• [Goal of the exercise] Look through the entries below and extract exactly the lines from the one containing "script after it." through the one containing "const GAP = 0.4;", ends included.

[START OF Material provided]

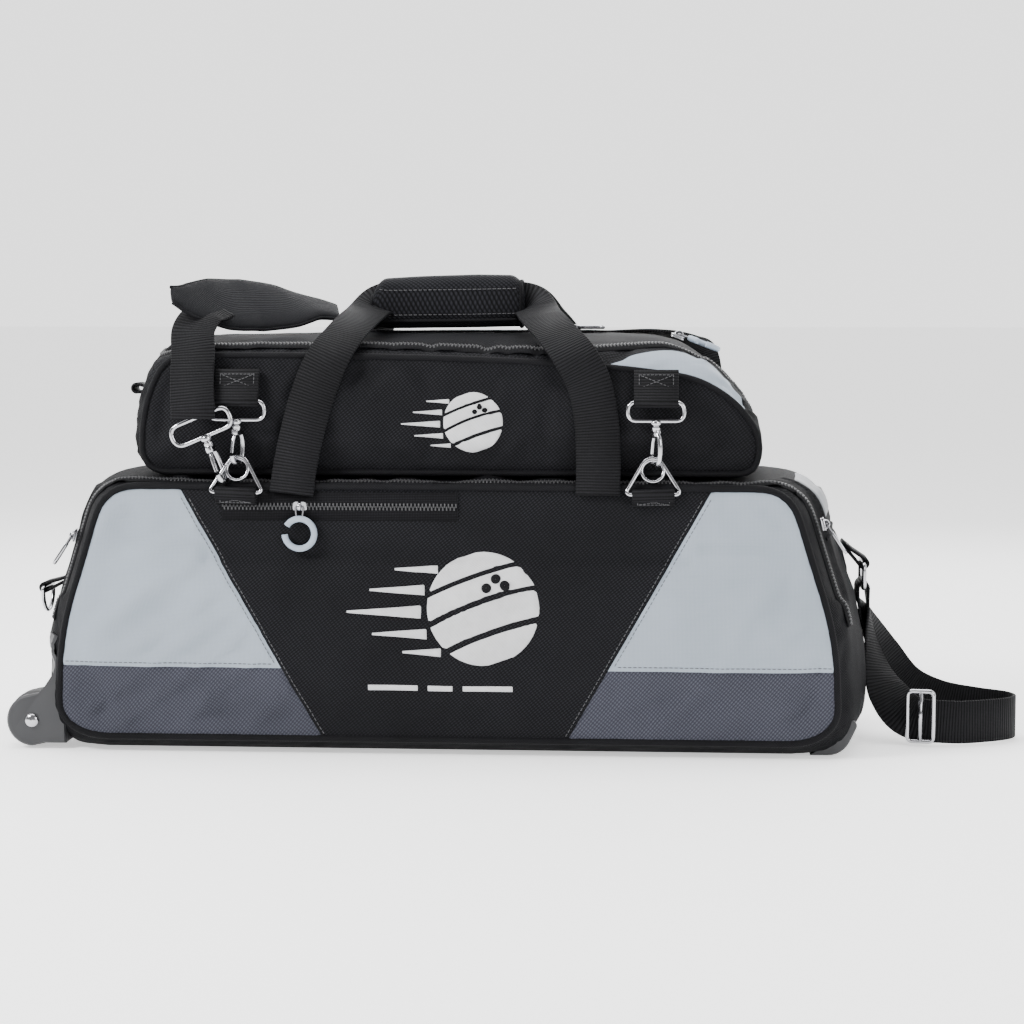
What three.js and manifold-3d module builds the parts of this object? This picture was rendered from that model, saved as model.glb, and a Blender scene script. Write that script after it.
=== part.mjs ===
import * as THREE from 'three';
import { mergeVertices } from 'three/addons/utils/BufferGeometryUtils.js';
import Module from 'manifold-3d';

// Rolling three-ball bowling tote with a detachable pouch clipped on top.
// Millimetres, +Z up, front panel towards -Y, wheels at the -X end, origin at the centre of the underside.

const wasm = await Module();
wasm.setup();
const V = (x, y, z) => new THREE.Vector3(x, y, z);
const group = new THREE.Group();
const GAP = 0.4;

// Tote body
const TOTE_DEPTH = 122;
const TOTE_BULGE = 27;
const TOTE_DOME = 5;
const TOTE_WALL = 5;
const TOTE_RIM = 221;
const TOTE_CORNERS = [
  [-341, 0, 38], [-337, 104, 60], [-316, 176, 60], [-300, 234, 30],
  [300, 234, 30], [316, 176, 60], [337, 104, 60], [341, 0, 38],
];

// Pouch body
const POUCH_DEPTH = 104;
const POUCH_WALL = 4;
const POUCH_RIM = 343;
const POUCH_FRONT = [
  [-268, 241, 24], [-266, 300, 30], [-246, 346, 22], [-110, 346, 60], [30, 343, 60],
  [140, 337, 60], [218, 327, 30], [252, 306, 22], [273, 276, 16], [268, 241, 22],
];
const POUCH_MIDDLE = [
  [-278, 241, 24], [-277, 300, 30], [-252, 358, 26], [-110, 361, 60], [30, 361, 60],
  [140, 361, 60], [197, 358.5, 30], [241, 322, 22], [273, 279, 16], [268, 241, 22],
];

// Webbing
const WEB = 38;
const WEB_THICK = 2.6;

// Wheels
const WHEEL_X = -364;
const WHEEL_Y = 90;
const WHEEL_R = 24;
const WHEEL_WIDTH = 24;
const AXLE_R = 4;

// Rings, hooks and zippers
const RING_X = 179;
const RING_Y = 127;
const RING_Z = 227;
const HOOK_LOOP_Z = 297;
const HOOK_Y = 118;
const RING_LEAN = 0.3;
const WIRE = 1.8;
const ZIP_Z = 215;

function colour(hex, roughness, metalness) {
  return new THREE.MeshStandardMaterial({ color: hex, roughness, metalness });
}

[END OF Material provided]
[START OF Material provided]

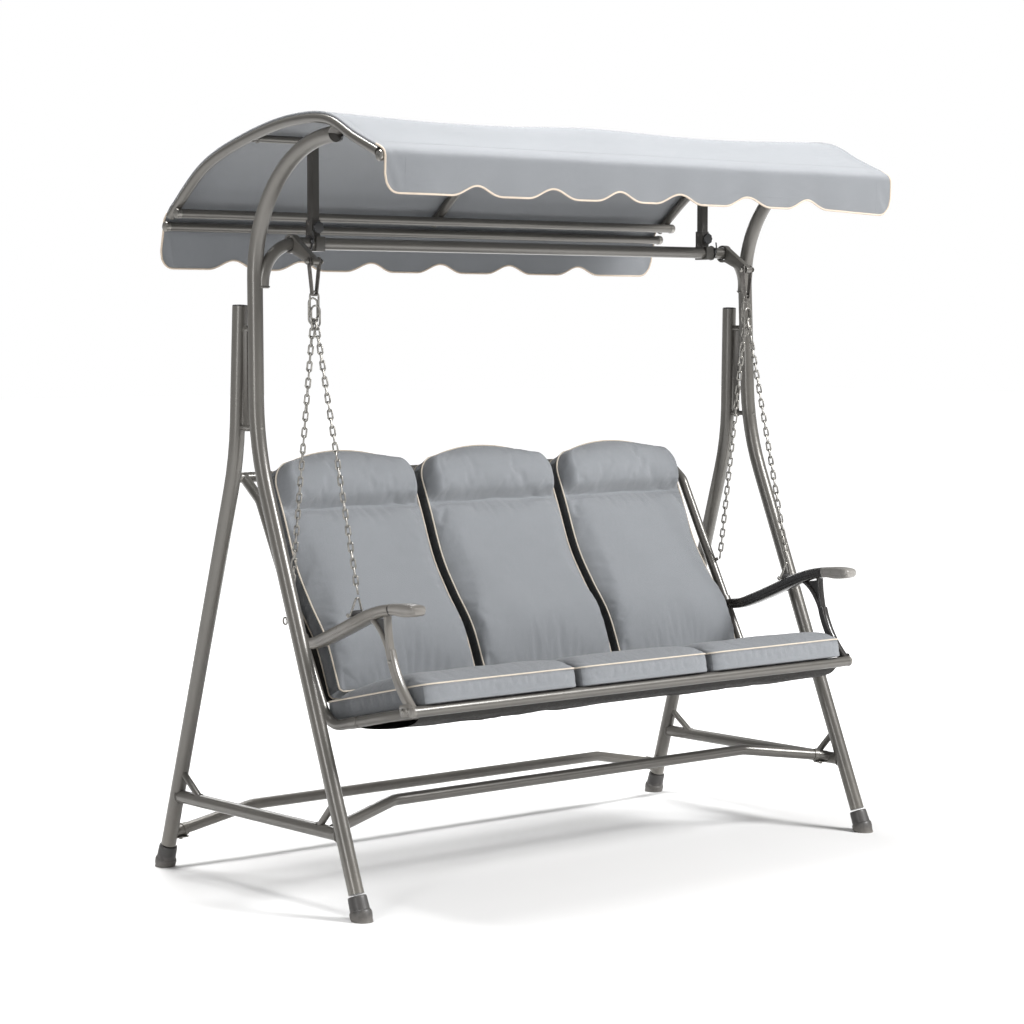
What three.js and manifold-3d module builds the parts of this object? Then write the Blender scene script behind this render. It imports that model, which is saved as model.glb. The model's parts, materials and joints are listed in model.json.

[END OF Material provided]

• [The answer]
What three.js and manifold-3d module builds the parts of this object? This picture was rendered from that model, saved as model.glb, and a Blender scene script. Write that script after it.
=== part.mjs ===
import * as THREE from 'three';
import { mergeVertices } from 'three/addons/utils/BufferGeometryUtils.js';
import Module from 'manifold-3d';

// Rolling three-ball bowling tote with a detachable pouch clipped on top.
// Millimetres, +Z up, front panel towards -Y, wheels at the -X end, origin at the centre of the underside.

const wasm = await Module();
wasm.setup();
const V = (x, y, z) => new THREE.Vector3(x, y, z);
const group = new THREE.Group();
const GAP = 0.4;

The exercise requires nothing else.